* EXERCISE REQUIREMENTS: Beginning with the first line below, please repeat the material exactly, ending with the line that includes "BOTTOM_RAIL_HEIGHT = 47.5".

* MATERIAL FOR THE TASK:
— START —
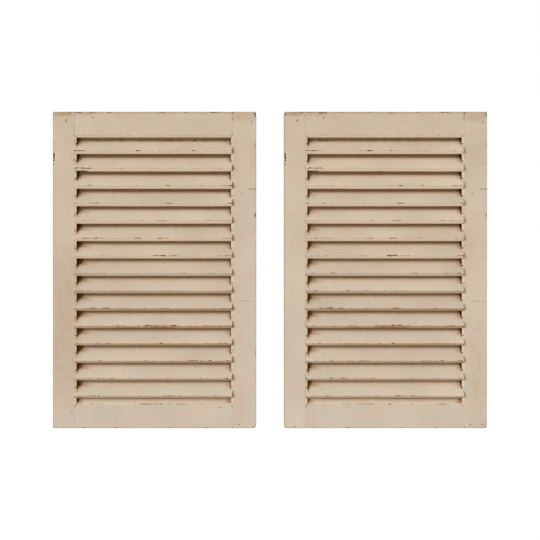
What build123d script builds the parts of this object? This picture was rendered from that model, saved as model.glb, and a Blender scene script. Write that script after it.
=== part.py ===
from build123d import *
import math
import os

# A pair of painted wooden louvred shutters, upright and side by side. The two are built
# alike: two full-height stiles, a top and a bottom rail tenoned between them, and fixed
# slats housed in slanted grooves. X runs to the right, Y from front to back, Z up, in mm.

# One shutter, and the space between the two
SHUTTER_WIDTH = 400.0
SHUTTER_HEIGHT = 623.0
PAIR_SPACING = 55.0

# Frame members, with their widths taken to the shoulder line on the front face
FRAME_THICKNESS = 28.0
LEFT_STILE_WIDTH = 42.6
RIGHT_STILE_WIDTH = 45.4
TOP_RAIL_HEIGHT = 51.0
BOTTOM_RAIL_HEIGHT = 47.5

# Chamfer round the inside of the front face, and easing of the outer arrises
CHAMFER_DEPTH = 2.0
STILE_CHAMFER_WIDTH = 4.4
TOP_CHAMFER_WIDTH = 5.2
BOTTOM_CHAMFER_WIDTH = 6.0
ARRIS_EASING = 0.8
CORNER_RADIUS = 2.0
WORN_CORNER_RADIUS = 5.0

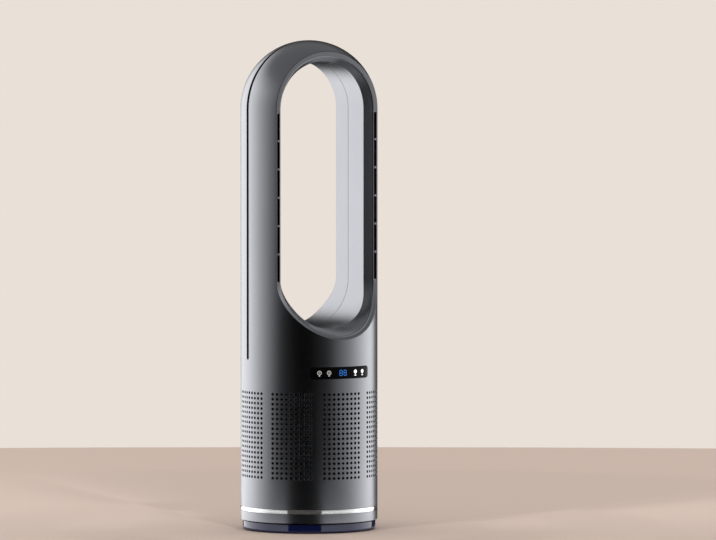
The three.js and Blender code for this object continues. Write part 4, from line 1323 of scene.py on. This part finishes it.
— END —
* ANSWER TO THIS EXERCISE:
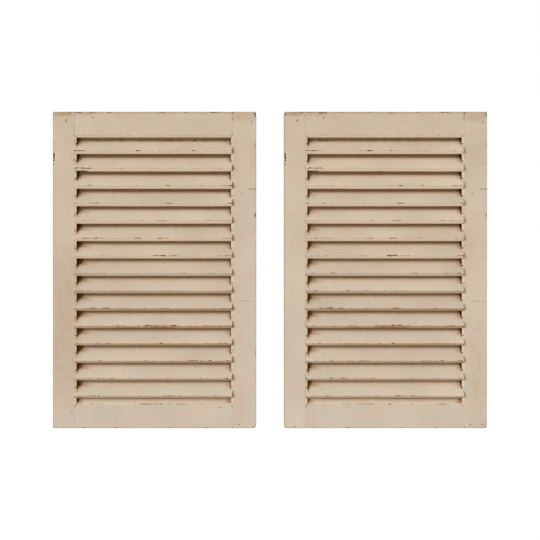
What build123d script builds the parts of this object? This picture was rendered from that model, saved as model.glb, and a Blender scene script. Write that script after it.
=== part.py ===
from build123d import *
import math
import os

# A pair of painted wooden louvred shutters, upright and side by side. The two are built
# alike: two full-height stiles, a top and a bottom rail tenoned between them, and fixed
# slats housed in slanted grooves. X runs to the right, Y from front to back, Z up, in mm.

# One shutter, and the space between the two
SHUTTER_WIDTH = 400.0
SHUTTER_HEIGHT = 623.0
PAIR_SPACING = 55.0

# Frame members, with their widths taken to the shoulder line on the front face
FRAME_THICKNESS = 28.0
LEFT_STILE_WIDTH = 42.6
RIGHT_STILE_WIDTH = 45.4
TOP_RAIL_HEIGHT = 51.0
BOTTOM_RAIL_HEIGHT = 47.5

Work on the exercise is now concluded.